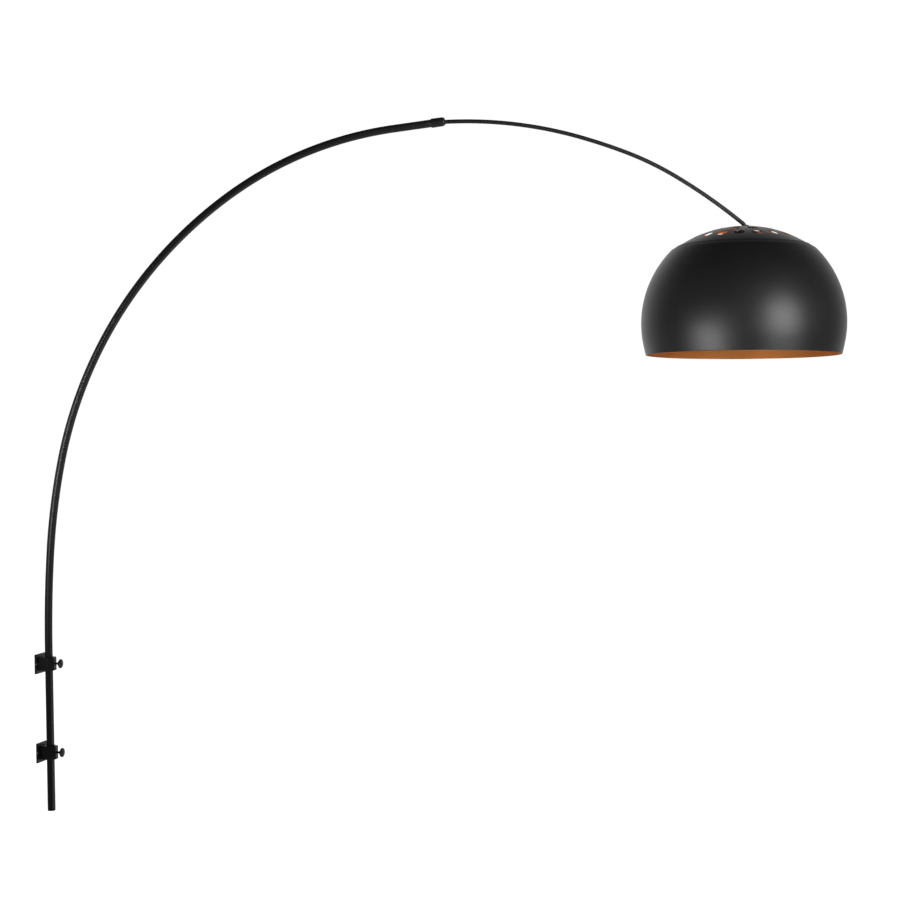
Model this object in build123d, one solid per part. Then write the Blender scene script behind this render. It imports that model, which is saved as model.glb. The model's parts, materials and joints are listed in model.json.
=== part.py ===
from build123d import *
import os
from math import sin, cos, tan, asin, acos, atan2, radians, degrees, sqrt, pi

# Arc wall lamp: two wall brackets clamp a vertical tube that bends over in a
# long arc; a slim rod telescopes out of the tube along the same arc and
# carries a dome shade in two pieces, a perforated cap and a lower dome.
#
# Frame: +X out of the wall, +Z up. The origin is on the wall plane, in the
# middle of the four screw holes of the two wall plates. Millimetres.

os.makedirs("parts", exist_ok=True)

# ------------------------------------------------------------ dimensions
PSI = 15.0            # the arm as shown is swung this far from square to the wall
XT = 20.5             # tube axis from the wall
BR_Z = 86.0           # each bracket's centre above and below the origin

PLATE = 38.0          # square wall plate
PLATE_T = 3.0
HOLE_Y = 15.0         # wall screw holes, each side of the centre
HOLE_R = 2.1
BLOCK_W = 22.0        # clamp block
BLOCK_H = 26.0
BLOCK_X = 34.0        # its front face from the wall
BLOCK_NOSE = 10.0     # width of that face

TUBE_R = 7.5          # main tube, 15 mm outside
TUBE_RI = 6.5
TUBE_BORE = 7.58      # bore of the blocks
Z_FOOT = -195.7       # lower end of the tube
Z_BEND = 116.74       # upper end of its straight run
TUBE_ARCS = [(2601.3, 4.048), (1330.1, 7.726), (828.6, 43.052), (709.0, 28.078)]  # radius, turn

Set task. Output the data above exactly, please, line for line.

Full response.
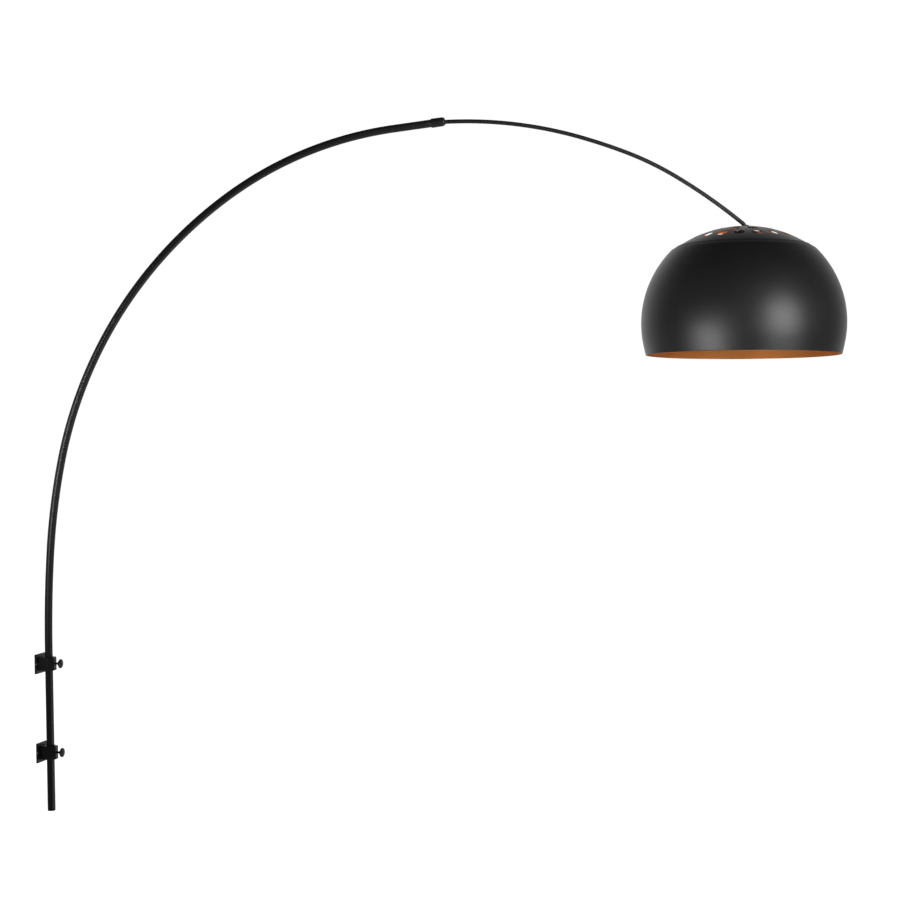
Model this object in build123d, one solid per part. Then write the Blender scene script behind this render. It imports that model, which is saved as model.glb. The model's parts, materials and joints are listed in model.json.
=== part.py ===
from build123d import *
import os
from math import sin, cos, tan, asin, acos, atan2, radians, degrees, sqrt, pi

# Arc wall lamp: two wall brackets clamp a vertical tube that bends over in a
# long arc; a slim rod telescopes out of the tube along the same arc and
# carries a dome shade in two pieces, a perforated cap and a lower dome.
#
# Frame: +X out of the wall, +Z up. The origin is on the wall plane, in the
# middle of the four screw holes of the two wall plates. Millimetres.

os.makedirs("parts", exist_ok=True)

# ------------------------------------------------------------ dimensions
PSI = 15.0            # the arm as shown is swung this far from square to the wall
XT = 20.5             # tube axis from the wall
BR_Z = 86.0           # each bracket's centre above and below the origin

PLATE = 38.0          # square wall plate
PLATE_T = 3.0
HOLE_Y = 15.0         # wall screw holes, each side of the centre
HOLE_R = 2.1
BLOCK_W = 22.0        # clamp block
BLOCK_H = 26.0
BLOCK_X = 34.0        # its front face from the wall
BLOCK_NOSE = 10.0     # width of that face

TUBE_R = 7.5          # main tube, 15 mm outside
TUBE_RI = 6.5
TUBE_BORE = 7.58      # bore of the blocks
Z_FOOT = -195.7       # lower end of the tube
Z_BEND = 116.74       # upper end of its straight run
TUBE_ARCS = [(2601.3, 4.048), (1330.1, 7.726), (828.6, 43.052), (709.0, 28.078)]  # radius, turn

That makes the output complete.